Philippe Buyens : On sait tous que les taux d’intérêt ont et vont un peu augmenter mais là aussi la hausse des taux n’est jamais brutale. Elle se fait par petites touches de 0,1 ou 0,2 % une fois ou deux dans l’année. Aujourd’hui, ils restent très bas : autour de 1,20 et 1,50 avec une inflation à 3,5 %. L’argent reste donc bon marché par rapport à l’inflation. De toute façon, tout le monde s’attendait à ce que les taux remontent. Ils n’allaient pas rester en dessous de 1% durant des années. Et des taux entre 1,20% et 1,50%, c’est quand même une très bonne affaire. Tout le monde en aurait rêvé il y a 5 ans.

C’est vrai que l’inflation ne fait plaisir à personne mais quand on achète de l’ancien on n’est pas impacté par elle. Les frais de notaire ne devraient pas augmenter. La hausse du prix de l’essence n’est pas un des éléments qui conditionne ou non un projet immobilier. Pour avoir une idée de l’évolution du marché immobilier, il faut surtout regarder l’état du marché de l’emploi. En France, il est bon. Les Français ont du travail et lorsqu’ils ont du travail, ils font des projets d’investissement à long terme !

Mysweet’immo : Est-ce le moment d’investir ou d’acheter ?

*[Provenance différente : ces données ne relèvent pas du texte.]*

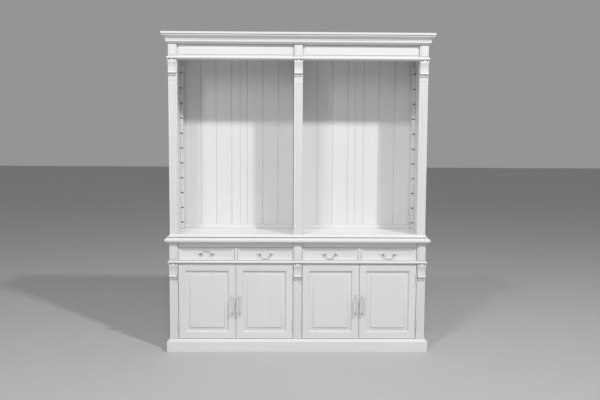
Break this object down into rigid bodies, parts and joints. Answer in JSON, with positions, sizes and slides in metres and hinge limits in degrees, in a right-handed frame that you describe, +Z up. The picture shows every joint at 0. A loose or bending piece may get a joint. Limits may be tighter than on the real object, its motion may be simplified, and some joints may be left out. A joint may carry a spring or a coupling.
{
  "type": "bookcase cabinet",
  "caption": "Painted two-part bookcase: an open two-bay hutch with fluted pilasters and a cornice, on a base with drawers over panelled doors.",
  "frame": {"origin": "on the floor at the middle of the footprint, whose depth runs from the back edges of the sides to the front edge of the base's top", "axes": "+X to the right seen from the front, -Y out of the front, +Z up"},
  "size_m": [1.858, 0.456, 2.2],
  "materials": {
    "painted_wood": "satin white paint on solid wood, brushed",
    "painted_boards": "satin white paint on grooved sheet, sprayed",
    "painted_metal": "white paint over cast metal",
    "bare_wood": "unpainted planed timber"
  },
  "bodies": {
    "root": {"plinth": "painted_wood", "base_sides": "painted_wood", "base_divider": "painted_wood", "base_floor": "painted_wood", "base_back": "painted_boards", "face_rails": "painted_wood", "drawer_partitions": "painted_wood", "dust_boards": "painted_wood", "base_shelves": "painted_wood", "base_top": "painted_wood", "base_pilasters": "painted_wood", "base_blocks": "painted_wood", "base_corbels": "painted_wood", "waist_bead": "painted_wood", "hinge_frame_leaves": "painted_metal", "hutch_floor": "painted_wood", "hutch_sides": "painted_wood", "hutch_divider": "painted_wood", "hutch_roof": "painted_wood", "hutch_pilasters": "painted_wood", "hutch_blocks": "painted_wood", "hutch_corbels": "painted_wood", "frieze_panels": "painted_wood", "frieze_bead": "painted_wood", "cornice": "painted_wood", "back_boards": "painted_boards", "back_rails": "painted_wood", "shelf_racks": "painted_wood"},
    "drawer_1": {"drawer_1_front": "painted_wood", "drawer_1_box": "bare_wood", "drawer_1_posts": "painted_metal"},
    "bail_1": {"drawer_1_bail": "painted_metal"},
    "drawer_2": {"drawer_2_front": "painted_wood", "drawer_2_box": "bare_wood", "drawer_2_posts": "painted_metal"},
    "bail_2": {"drawer_2_bail": "painted_metal"},
    "drawer_3": {"drawer_3_front": "painted_wood", "drawer_3_box": "bare_wood", "drawer_3_posts": "painted_metal"},
    "bail_3": {"drawer_3_bail": "painted_metal"},
    "drawer_4": {"drawer_4_front": "painted_wood", "drawer_4_box": "bare_wood", "drawer_4_posts": "painted_metal"},
    "bail_4": {"drawer_4_bail": "painted_metal"},
    "door_1": {"door_1_frame": "painted_wood", "door_1_panel": "painted_wood", "door_1_pull": "painted_metal", "door_1_leaves": "painted_metal"},
    "door_2": {"door_2_frame": "painted_wood", "door_2_panel": "painted_wood", "door_2_pull": "painted_metal", "door_2_leaves": "painted_metal"},
    "door_3": {"door_3_frame": "painted_wood", "door_3_panel": "painted_wood", "door_3_pull": "painted_metal", "door_3_leaves": "painted_metal"},
    "door_4": {"door_4_frame": "painted_wood", "door_4_panel": "painted_wood", "door_4_pull": "painted_metal", "door_4_leaves": "painted_metal"}
  },
  "joints": [
    {"name": "drawer_1_slide", "type": "slide", "parent": "root", "child": "drawer_1", "axis": [0, -1, 0], "range_m": [0, 0.3]},
    {"name": "bail_1_swing", "type": "hinge", "parent": "drawer_1", "child": "bail_1", "pos_m": [-0.63425, -0.187, 0.6865], "axis": [-1, 0, 0], "range_deg": [-187, 0]},
    {"name": "drawer_2_slide", "type": "slide", "parent": "root", "child": "drawer_2", "axis": [0, -1, 0], "range_m": [0, 0.3]},
    {"name": "bail_2_swing", "type": "hinge", "parent": "drawer_2", "child": "bail_2", "pos_m": [-0.22475, -0.187, 0.6865], "axis": [-1, 0, 0], "range_deg": [0, 187]},
    {"name": "drawer_3_slide", "type": "slide", "parent": "root", "child": "drawer_3", "axis": [0, -1, 0], "range_m": [0, 0.3]},
    {"name": "bail_3_swing", "type": "hinge", "parent": "drawer_3", "child": "bail_3", "pos_m": [0.22475, -0.187, 0.6865], "axis": [-1, 0, 0], "range_deg": [0, 187]},
    {"name": "drawer_4_slide", "type": "slide", "parent": "root", "child": "drawer_4", "axis": [0, -1, 0], "range_m": [0, 0.3]},
    {"name": "bail_4_swing", "type": "hinge", "parent": "drawer_4", "child": "bail_4", "pos_m": [0.63425, -0.187, 0.6865], "axis": [-1, 0, 0], "range_deg": [0, 187]},
    {"name": "door_1_hinge", "type": "hinge", "parent": "root", "child": "door_1", "pos_m": [-0.8275, -0.1965, 0.3555], "axis": [0, 0, -1], "range_deg": [0, 86]},
    {"name": "door_2_hinge", "type": "hinge", "parent": "root", "child": "door_2", "pos_m": [-0.0315, -0.1965, 0.3555], "axis": [0, 0, 1], "range_deg": [0, 86]},
    {"name": "door_3_hinge", "type": "hinge", "parent": "root", "child": "door_3", "pos_m": [0.0315, -0.1965, 0.3555], "axis": [0, 0, -1], "range_deg": [0, 86]},
    {"name": "door_4_hinge", "type": "hinge", "parent": "root", "child": "door_4", "pos_m": [0.8275, -0.1965, 0.3555], "axis": [0, 0, 1], "range_deg": [0, 86]}
  ]
}
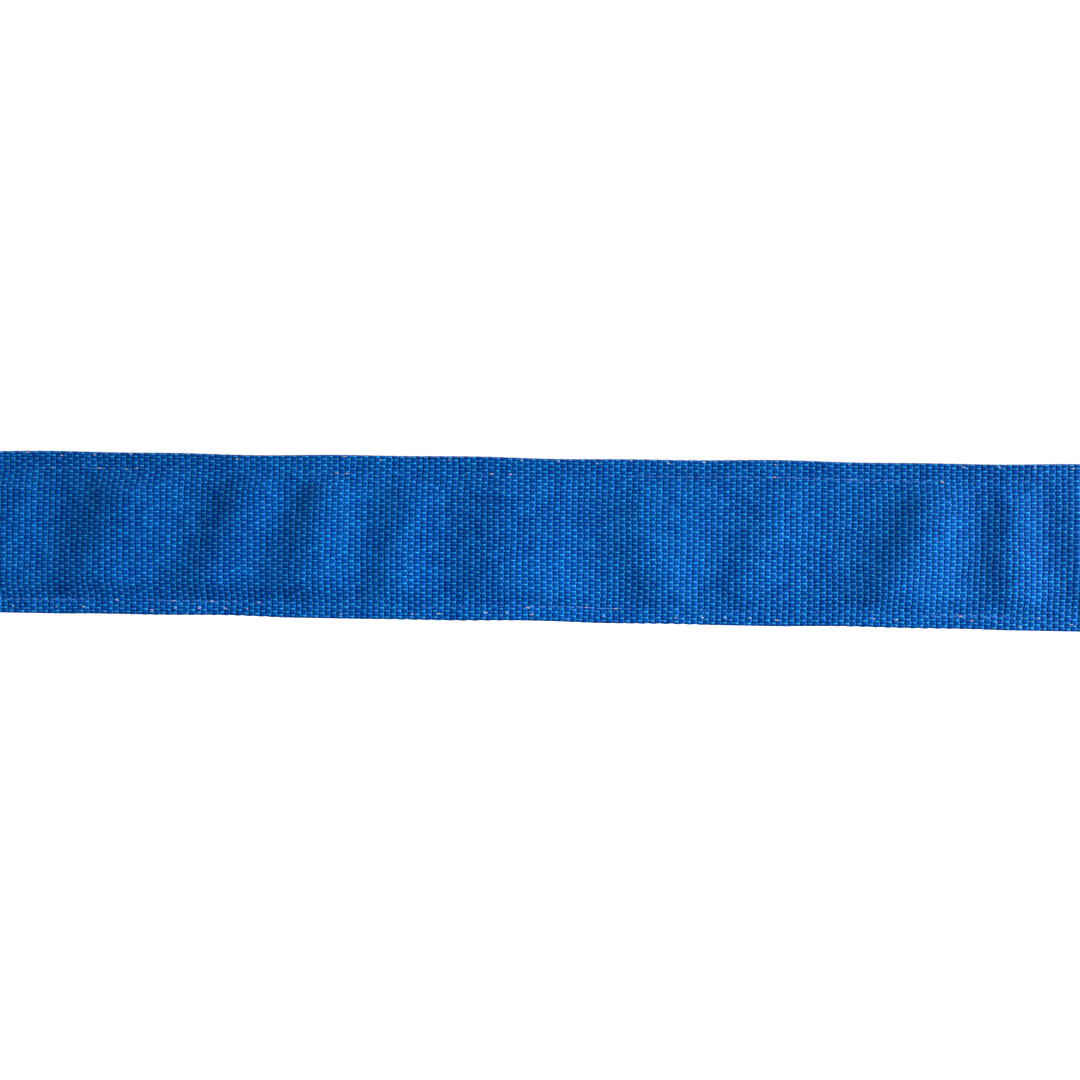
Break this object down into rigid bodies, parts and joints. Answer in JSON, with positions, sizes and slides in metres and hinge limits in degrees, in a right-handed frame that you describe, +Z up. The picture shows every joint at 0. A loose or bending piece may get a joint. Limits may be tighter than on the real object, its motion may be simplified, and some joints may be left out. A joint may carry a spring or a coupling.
{
  "type": "gait belt",
  "caption": "Two-ply woven webbing gait belt, sewn along both edges, closed in a standing loop by a spring-loaded toothed cam buckle with a sliding keeper on its tail.",
  "frame": {"origin": "middle of the footprint, on the surface that the fastened loop stands on", "axes": "+X along the flat stretch that lies across the wearer's back, +Y from that stretch to the buckle, +Z up across the webbing's width"},
  "size_m": [0.5351, 0.165, 0.06],
  "materials": {
    "webbing": "coarse plain weave",
    "thread": "twisted thread",
    "keeper_webbing": "fine rib",
    "label_cloth": "satin tape",
    "plated_steel": "nickel plate",
    "spring_steel": "drawn wire"
  },
  "bodies": {
    "belt": {"outer_webbing": "webbing", "inner_webbing": "webbing", "upper_edge_seam": "thread", "lower_edge_seam": "thread", "anchor_box_stitch": "thread", "care_label": "label_cloth", "label_stitch": "thread", "tail_tip": "plated_steel", "buckle_frame": "plated_steel", "anchor_pin": "plated_steel", "pivot_pin": "plated_steel", "torsion_springs": "spring_steel"},
    "keeper": {"sliding_keeper": "keeper_webbing", "keeper_bartack": "thread"},
    "lever": {"cam_lever": "plated_steel"}
  },
  "joints": [
    {"name": "lever_press", "type": "hinge", "parent": "belt", "child": "lever", "pos_m": [0.044, 0.06522, 0.03021], "axis": [0, 0.0328, -0.9995], "range_deg": [0, 18], "stiffness_Nm_per_rad": 0.6, "springref_deg": -20.05, "deforming": ["torsion_springs"]},
    {"name": "keeper_slide", "type": "slide", "parent": "belt", "child": "keeper", "axis": [1, 0, 0], "range_m": [-0.045, 0.04]}
  ]
}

Philippe Buyens : Oui c’est le moment ! De toute façon, de nombreuses transactions en France sont liées à la vie des Français : mariage, naissance, mutation, divorce, décès … Et ça, la guerre en Ukraine ne l’arrêtera pas. Plus on attend et plus on risque d’avoir des taux intérêt qui augmentent. Si on veut profiter des taux bas, il vaut mieux acheter maintenant plutôt que dans un an. Pour les vendeurs, la période aussi est favorable, les prix n’ont pas baissé et la demande est encore là.